There are a few easy answers. It’s certain that with each set that comes out, it will be possible to have larger cubes without compromising quality. At the same time, those with smaller cubes will have to make harder and harder cuts – not necessarily a bad thing, but I don’t envy it.

But we can also look at trends in design and development to imagine the future cards that will help to balance the cube. Take red as an example –
I’m not alone in feeling that red is weak in the cube. In
this article

where I played red with my Sealed pool (based largely on my total adoration of Sulfuric Vortex, I admit), several people commented that they never consider playing red in the cube. I get that – red can feel one-dimensional and underpowered, and there’s a fair bit of hate in white.

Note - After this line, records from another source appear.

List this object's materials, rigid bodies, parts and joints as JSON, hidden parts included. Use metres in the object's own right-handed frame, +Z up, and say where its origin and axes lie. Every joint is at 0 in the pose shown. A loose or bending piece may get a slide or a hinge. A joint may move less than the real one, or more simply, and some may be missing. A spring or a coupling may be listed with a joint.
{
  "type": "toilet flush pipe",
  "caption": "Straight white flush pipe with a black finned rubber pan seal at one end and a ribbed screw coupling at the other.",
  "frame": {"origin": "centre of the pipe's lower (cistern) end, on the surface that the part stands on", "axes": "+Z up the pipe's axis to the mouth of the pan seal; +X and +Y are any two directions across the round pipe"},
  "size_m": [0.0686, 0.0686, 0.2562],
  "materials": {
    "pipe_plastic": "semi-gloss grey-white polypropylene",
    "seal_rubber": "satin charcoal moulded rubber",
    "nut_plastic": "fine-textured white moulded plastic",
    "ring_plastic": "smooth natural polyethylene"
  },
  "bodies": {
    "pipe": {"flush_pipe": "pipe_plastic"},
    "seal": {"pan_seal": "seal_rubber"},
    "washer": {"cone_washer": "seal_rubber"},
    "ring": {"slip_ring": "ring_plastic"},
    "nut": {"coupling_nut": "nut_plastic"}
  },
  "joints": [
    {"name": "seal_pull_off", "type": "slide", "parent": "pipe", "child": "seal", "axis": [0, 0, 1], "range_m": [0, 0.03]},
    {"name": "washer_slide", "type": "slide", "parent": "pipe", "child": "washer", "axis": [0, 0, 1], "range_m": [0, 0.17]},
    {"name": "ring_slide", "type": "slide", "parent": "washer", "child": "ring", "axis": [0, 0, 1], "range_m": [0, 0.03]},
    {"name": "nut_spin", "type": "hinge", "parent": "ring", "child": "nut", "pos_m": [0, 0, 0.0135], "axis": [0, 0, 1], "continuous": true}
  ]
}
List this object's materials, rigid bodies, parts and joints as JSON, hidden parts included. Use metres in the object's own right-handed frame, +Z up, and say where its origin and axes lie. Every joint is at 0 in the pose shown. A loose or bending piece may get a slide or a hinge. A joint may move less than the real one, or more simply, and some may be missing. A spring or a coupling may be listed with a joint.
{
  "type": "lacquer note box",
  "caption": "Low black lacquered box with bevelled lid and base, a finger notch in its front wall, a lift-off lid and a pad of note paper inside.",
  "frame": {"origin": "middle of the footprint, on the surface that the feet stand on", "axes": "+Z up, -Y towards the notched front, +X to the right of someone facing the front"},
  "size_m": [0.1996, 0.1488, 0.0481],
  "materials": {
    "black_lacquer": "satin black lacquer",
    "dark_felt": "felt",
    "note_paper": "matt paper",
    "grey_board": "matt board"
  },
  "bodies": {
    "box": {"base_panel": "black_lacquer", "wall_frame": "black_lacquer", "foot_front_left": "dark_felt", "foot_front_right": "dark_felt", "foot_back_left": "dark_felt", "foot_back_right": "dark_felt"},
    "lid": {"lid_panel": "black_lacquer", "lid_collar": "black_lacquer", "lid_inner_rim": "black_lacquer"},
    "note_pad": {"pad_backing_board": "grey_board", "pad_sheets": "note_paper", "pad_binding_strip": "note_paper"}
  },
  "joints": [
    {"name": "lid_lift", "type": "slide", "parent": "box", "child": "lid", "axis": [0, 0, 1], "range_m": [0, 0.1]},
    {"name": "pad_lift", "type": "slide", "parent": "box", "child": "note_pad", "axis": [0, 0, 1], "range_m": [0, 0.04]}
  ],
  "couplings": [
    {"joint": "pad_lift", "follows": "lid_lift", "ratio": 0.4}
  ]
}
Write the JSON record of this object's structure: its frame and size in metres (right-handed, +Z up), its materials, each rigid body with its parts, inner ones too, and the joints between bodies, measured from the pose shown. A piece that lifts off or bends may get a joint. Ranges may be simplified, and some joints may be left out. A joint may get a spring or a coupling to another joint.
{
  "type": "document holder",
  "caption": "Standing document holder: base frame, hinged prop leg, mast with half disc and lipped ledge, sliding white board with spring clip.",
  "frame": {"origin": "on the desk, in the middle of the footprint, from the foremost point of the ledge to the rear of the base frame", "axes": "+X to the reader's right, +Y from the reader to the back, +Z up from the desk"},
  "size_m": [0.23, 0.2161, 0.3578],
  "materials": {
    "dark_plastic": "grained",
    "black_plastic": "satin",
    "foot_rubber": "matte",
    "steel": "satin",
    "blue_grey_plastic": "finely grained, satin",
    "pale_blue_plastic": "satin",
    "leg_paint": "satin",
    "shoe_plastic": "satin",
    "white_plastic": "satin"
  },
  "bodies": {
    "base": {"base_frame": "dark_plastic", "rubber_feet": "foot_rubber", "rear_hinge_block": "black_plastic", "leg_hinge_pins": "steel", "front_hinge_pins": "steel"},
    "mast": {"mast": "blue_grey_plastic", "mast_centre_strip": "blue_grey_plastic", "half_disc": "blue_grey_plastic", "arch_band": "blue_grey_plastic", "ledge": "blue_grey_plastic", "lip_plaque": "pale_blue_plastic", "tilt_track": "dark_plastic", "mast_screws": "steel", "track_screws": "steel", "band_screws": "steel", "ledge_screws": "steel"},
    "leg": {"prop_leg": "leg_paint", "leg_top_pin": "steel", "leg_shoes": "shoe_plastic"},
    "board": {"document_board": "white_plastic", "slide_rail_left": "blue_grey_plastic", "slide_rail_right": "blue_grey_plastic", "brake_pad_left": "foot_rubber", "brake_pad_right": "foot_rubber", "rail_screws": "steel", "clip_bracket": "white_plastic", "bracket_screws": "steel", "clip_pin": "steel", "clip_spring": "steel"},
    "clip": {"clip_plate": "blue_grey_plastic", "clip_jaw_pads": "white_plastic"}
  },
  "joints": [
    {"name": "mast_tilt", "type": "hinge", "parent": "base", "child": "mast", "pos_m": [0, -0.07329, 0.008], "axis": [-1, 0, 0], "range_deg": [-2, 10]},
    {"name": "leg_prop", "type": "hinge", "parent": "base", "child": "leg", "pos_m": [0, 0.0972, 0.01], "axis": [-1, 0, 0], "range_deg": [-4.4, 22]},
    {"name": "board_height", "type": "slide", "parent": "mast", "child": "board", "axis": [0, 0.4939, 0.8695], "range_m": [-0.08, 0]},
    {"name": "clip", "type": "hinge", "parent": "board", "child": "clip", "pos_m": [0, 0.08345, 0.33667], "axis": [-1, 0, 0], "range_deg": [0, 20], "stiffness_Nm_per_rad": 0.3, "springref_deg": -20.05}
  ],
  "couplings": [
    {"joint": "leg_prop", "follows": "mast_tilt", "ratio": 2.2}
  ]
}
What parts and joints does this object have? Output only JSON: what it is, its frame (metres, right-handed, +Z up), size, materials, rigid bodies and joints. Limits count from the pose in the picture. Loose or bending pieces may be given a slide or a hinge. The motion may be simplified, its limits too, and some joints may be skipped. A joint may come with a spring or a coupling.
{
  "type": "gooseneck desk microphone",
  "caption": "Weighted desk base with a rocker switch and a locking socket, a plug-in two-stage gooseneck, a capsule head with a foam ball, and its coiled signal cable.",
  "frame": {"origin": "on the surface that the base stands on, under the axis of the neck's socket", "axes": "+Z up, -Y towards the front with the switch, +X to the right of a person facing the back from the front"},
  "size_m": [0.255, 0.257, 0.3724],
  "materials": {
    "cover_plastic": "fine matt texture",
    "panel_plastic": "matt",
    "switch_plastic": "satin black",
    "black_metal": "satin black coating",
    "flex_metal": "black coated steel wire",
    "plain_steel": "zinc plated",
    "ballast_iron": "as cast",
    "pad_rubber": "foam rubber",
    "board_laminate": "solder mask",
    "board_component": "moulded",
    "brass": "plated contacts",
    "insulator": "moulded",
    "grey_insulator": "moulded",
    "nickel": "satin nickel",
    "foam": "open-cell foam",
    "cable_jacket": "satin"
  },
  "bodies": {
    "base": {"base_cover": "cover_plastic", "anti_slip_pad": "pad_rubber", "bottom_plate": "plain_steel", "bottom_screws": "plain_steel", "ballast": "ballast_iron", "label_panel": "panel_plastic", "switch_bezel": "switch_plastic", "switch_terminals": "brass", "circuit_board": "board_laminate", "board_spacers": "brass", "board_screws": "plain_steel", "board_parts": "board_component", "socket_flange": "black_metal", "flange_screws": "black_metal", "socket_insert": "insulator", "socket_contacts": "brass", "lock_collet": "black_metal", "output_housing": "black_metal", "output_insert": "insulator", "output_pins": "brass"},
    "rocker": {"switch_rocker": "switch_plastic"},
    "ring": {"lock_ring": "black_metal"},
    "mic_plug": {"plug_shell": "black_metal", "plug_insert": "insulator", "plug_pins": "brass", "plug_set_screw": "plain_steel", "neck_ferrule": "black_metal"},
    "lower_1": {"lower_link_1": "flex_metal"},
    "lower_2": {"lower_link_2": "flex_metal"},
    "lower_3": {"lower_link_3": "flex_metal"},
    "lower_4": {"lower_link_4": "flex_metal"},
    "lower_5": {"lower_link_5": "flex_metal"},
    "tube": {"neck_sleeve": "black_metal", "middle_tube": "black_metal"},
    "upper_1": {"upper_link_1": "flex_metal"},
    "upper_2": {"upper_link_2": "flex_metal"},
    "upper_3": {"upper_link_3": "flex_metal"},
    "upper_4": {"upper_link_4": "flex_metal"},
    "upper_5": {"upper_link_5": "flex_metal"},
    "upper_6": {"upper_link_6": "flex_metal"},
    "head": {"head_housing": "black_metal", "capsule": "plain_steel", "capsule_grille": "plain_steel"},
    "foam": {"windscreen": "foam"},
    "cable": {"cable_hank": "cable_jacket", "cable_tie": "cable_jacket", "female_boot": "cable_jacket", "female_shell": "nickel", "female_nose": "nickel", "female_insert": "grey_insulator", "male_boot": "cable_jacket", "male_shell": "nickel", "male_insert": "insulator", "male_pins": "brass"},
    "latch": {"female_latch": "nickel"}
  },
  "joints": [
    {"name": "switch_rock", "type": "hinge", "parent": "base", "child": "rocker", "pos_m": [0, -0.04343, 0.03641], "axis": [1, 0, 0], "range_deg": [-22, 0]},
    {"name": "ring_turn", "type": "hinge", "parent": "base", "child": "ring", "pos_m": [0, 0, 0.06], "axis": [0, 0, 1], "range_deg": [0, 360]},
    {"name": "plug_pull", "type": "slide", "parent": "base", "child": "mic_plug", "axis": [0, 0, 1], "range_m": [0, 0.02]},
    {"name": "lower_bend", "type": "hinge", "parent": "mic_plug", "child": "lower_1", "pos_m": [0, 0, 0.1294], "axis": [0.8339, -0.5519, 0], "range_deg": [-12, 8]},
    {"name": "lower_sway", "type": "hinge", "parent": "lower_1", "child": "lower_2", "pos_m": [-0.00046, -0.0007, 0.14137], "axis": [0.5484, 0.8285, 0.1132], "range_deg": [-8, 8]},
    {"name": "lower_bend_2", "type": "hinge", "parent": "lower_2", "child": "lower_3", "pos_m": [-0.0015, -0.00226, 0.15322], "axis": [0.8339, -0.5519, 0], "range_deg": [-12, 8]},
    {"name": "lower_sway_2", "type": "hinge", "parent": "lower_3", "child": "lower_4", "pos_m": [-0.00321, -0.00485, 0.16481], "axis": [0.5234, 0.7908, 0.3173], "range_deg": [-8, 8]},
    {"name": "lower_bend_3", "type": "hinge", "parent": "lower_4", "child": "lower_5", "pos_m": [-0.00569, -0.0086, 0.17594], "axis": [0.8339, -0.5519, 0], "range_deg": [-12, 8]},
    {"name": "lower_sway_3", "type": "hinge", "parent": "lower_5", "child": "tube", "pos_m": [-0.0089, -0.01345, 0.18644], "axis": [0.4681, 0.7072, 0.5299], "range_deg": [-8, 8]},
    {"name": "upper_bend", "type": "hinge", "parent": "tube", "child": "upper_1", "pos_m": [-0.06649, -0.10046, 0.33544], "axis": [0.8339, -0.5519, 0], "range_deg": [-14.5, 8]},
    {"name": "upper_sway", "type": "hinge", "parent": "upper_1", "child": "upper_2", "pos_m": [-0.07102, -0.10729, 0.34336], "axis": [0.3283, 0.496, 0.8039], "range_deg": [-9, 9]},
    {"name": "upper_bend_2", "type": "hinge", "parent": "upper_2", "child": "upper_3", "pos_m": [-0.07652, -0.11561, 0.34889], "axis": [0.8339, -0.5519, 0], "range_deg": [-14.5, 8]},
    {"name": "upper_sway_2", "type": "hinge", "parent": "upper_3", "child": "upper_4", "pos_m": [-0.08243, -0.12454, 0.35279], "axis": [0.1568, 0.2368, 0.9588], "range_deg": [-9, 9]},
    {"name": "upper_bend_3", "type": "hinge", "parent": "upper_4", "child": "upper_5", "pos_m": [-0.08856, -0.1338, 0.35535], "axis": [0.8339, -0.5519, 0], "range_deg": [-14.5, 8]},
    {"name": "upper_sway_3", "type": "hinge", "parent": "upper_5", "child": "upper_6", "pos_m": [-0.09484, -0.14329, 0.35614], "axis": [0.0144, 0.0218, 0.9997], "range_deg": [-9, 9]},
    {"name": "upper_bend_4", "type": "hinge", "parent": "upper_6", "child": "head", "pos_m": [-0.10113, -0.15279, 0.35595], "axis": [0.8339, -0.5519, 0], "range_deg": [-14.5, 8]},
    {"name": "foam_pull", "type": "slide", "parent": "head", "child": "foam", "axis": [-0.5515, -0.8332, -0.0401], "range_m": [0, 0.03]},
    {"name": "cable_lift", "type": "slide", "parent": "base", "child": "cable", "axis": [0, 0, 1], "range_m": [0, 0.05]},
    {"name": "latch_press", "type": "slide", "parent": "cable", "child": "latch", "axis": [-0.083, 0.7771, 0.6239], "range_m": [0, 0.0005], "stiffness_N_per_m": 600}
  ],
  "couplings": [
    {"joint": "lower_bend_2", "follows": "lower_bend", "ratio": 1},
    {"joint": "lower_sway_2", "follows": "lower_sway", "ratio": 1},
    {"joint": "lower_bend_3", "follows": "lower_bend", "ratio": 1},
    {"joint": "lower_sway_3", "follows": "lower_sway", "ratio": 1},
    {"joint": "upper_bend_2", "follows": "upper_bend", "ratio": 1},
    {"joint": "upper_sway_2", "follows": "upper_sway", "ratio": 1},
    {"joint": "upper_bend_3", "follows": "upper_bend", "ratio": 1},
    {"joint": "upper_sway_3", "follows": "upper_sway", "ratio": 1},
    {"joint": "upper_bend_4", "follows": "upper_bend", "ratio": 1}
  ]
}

So what cards could get printed in the future that would make red in the cube stronger? Well, I think cheap/on-a-stick LD would help red as a section, but that’s more or less out of the question. The trend is definitely towards printing only more expensive variants or limiting it to targeting a non-basic (though those cards can still have a home, like Goblin Ruinblaster and Fulminator Mage).

But! Creatures are getting better and better, and to go back to an earlier topic, the best aggressive red one-drop is also the most recent one. So I think it’s more likely that improvements to red in the cube will arrive in the form of more Goblin Guides, Ember Haulers, and Hellspark Elementals.

What you want for each section in your cube might be different from what I want, but I like this exercise to help solidify my thoughts on each section – it’s always good to know what you’re looking for.